Modeling code records:
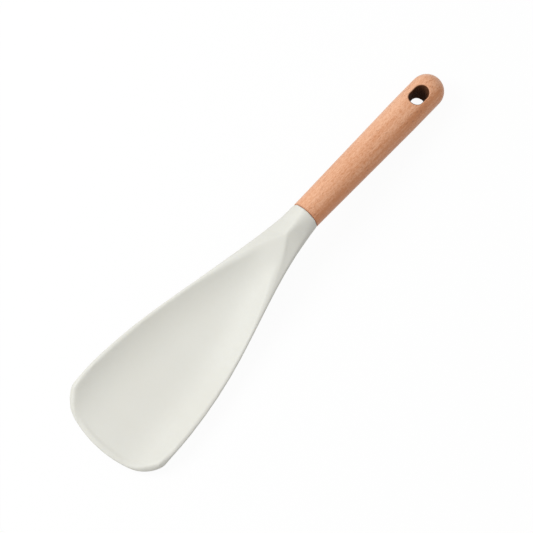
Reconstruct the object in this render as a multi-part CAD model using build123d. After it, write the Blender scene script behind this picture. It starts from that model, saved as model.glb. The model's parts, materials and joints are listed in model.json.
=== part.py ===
"""Rice paddle: a turned wooden handle, a moulded silicone scoop and the stiff core that joins them.

The tool lies face up on a table, as it does beside a rice cooker. Its round handle end and the belly
of the scoop touch the table, and the joint between wood and silicone stands clear of it.
+X runs along the tool towards the handle's end, +Y across it, +Z up. All lengths are in millimetres.
While the pieces are made, X is zero at the joint, and the last step moves the tool over its own middle.
"""
from build123d import *
from math import cos, radians, sin, tan
import os

# Handle
handle_length = 125.3           # from the joint to the end of the dome, along the handle
joint_diameter = 19.3           # wood and silicone meet flush here
end_diameter = 22.0             # from where the taper ends, and of the round end
handle_slope = 6.5              # degrees that the handle falls from the joint to its end
slot_length = 14.2              # the oblong hole that the tool hangs from
slot_width = 9.6
slot_to_end = 20.3              # from the middle of the slot to the end of the dome
slot_edge_bevel = 0.9
taper_end = 90.0                # where the handle's taper runs out, measured along it from the joint
wood_edge_bevel = 0.4           # the softened edge of the wood at the joint

# Head
head_length = 188.3             # from the joint to the tip
head_width = 77.0
rim_height = 10.6               # of the bowl's side rims above the table
rim_width = 3.0
floor_thickness = 3.1           # of the silicone and the core together, under the bowl
belly_corner_radius = 10.5      # outside, where the floor turns up into the walls
bowl_corner_radius = 8.0        # the same turn inside the bowl
shoulder_round = 0.8            # the outer edge of the rims
crown_round = 1.0               # the ridge on top of the neck
tip_height = 3.9                # of the front lip's upper edge above the table
tip_lift = 2.0                  # how far the underside rises from the table by the tip
tip_rim_width = 3.6             # of the low lip along the front, seen from above
tip_arc_radius = 75.0           # the gently curved front edge, in plan
tip_corner_radius = 22.8        # the two front corners, in plan
tip_flare = 12                  # degrees that the front edge leans outwards, and its lip inside

# Core
tang_diameter = 11.0            # the round root that is glued into the handle
tang_length = 38.0              # of the tang inside the handle
tang_root = 4.0                 # of the tang inside the neck
barb_height = 0.5               # of the rings on the tang that hold the glue
barb_pitch = 7.0
barb_count = 4
tang_chamfer = 1.2
stalk_width = 9.2               # of the stem that leads from the tang to the blade
skin = 0.85                     # silicone over and under the blade
key_hole_diameter = 6.0         # silicone fills these holes in the blade and ties both skins together
key_hole_pitch = 24.0
key_hole_count = 4

# Clearances
glue_gap = 0.15                 # between the tang's barbs and the bore
glue_pocket = 1.5               # free depth of the bore past the tang
moulding_gap = 0.1              # between the core and the silicone around it
overrun = 4.0                   # how far a cutting shape runs past what it cuts

# The head, station by station from the joint to just past the tip.
# Along is a share of the head's length. Width: 0 is the joint's half width, 1 the head's.
# Shoulder and keel: 1 is level with the joint's, 0 with the rims' or the belly's, -1 with the tip's.
# Crown is the rise of the neck's roof for each unit towards the middle, and flare the walls' slope, in
# degrees.
# Corner, edge and ridge are shares of the belly's corner, the shoulder's and the crown's radius.
body_shares = (
    # along, width, shoulder, keel, crown, flare, corner, edge, ridge
    (0.055, 0.037, 1.050, 1.000, 0.60, 4, 0.67, 5.00, 4.0),
    (0.110, 0.089, 1.005, 0.923, 0.38, 6, 0.71, 2.50, 1.2),
    (0.190, 0.193, 0.895, 0.755, 0.34, 9, 0.81, 1.60, 1.0),
    (0.290, 0.349, 0.677, 0.545, 0.24, 12, 0.90, 1.00, 1.0),
    (0.410, 0.554, 0.330, 0.320, 0.16, 15, 0.95, 1.00, 1.0),
    (0.550, 0.773, 0.075, 0.133, 0.12, 15, 0.95, 1.00, 1.0),
    (0.700, 0.931, 0.010, 0.024, 0.12, 15, 1.00, 1.00, 1.0),
    (0.850, 1.000, -0.020, 0.000, 0.12, 15, 0.95, 1.00, 1.0),
    (0.903, 1.000, -0.340, -0.100, 0.05, 15, 0.67, 1.00, 1.0),
    (0.951, 1.000, -0.790, -0.400, 0.01, 15, 0.29, 0.75, 1.0),
    (1.000, 1.000, -1.000, -0.800, 0.01, 15, 0.15, 0.50, 1.0),
    (1.030, 1.000, -1.050, -1.000, 0.01, 15, 0.11, 0.50, 1.0),
)
# The bowl. Along, width and keel are read as above, and crease as shoulder. Opening is a share of the width
# inside the rims, depth one of the way from the crease down to the floor, thickness one of the floor's, and
# corner one of the bowl's corner radius.
bowl_shares = (
    # along, width, opening, crease, keel, depth, thickness, flare, corner
    (0.093, 0.070, 0.033, 1.376, 0.955, 0.007, 1.00, 45, 0.02),
    (0.128, 0.110, 0.470, 1.226, 0.900, 0.363, 1.00, 35, 0.25),
    (0.170, 0.165, 0.769, 1.075, 0.800, 0.668, 1.00, 28, 0.45),
    (0.228, 0.250, 0.968, 0.906, 0.680, 0.881, 1.00, 22, 0.70),
    (0.290, 0.349, 1.047, 0.720, 0.545, 1.000, 1.00, 18, 0.90),
    (0.410, 0.554, 1.043, 0.350, 0.320, 1.000, 1.00, 14, 1.00),
    (0.550, 0.773, 1.022, 0.090, 0.133, 1.000, 1.00, 12, 1.05),
    (0.700, 0.931, 1.009, 0.030, 0.024, 1.000, 1.00, 12, 1.05),
    (0.850, 1.000, 1.000, 0.000, 0.000, 1.000, 1.00, 12, 1.00),
    (0.903, 1.000, 1.000, 0.000, -0.100, 1.000, 0.95, 12, 1.00),
    (0.951, 1.000, 1.000, 0.000, -0.400, 1.000, 0.80, 12, 1.00),
    (1.050, 1.000, 1.000, 0.000, -1.000, 1.000, 0.42, 12, 1.00),
)
# The core's stem: along, then the height of its middle as a share of the joint's, and its thickness as one
# of the stem's width
stalk_shares = (
    (0.055, 0.958, 0.89),
    (0.093, 0.862, 0.76),
    (0.128, 0.753, 0.61),
    (0.170, 0.617, 0.40),
    (0.228, 0.496, 0.25),
)
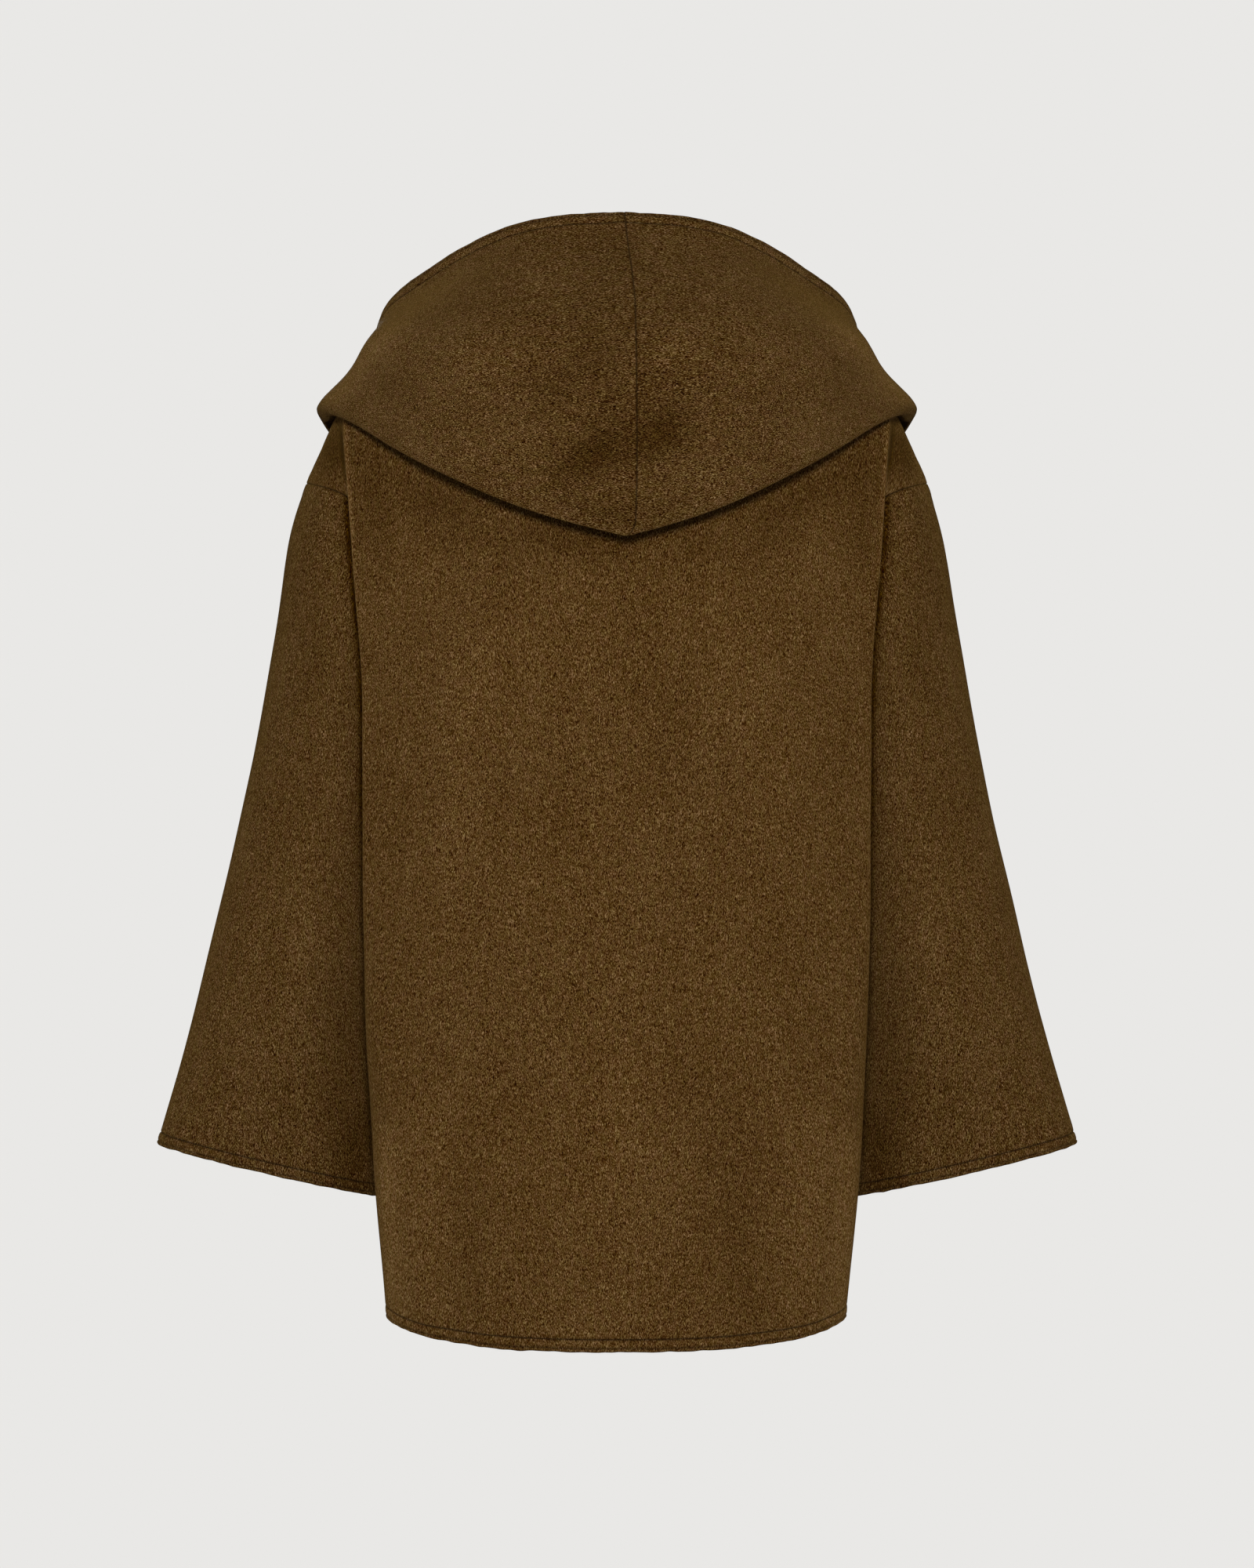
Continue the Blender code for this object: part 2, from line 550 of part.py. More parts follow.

Given exercise: Scan the material line by line and report each one that contains "object".

The response:
Reconstruct the object in this render as a multi-part CAD model using build123d. After it, write the Blender scene script behind this picture. It starts from that model, saved as model.glb. The model's parts, materials and joints are listed in model.json.
Continue the Blender code for this object: part 2, from line 550 of part.py. More parts follow.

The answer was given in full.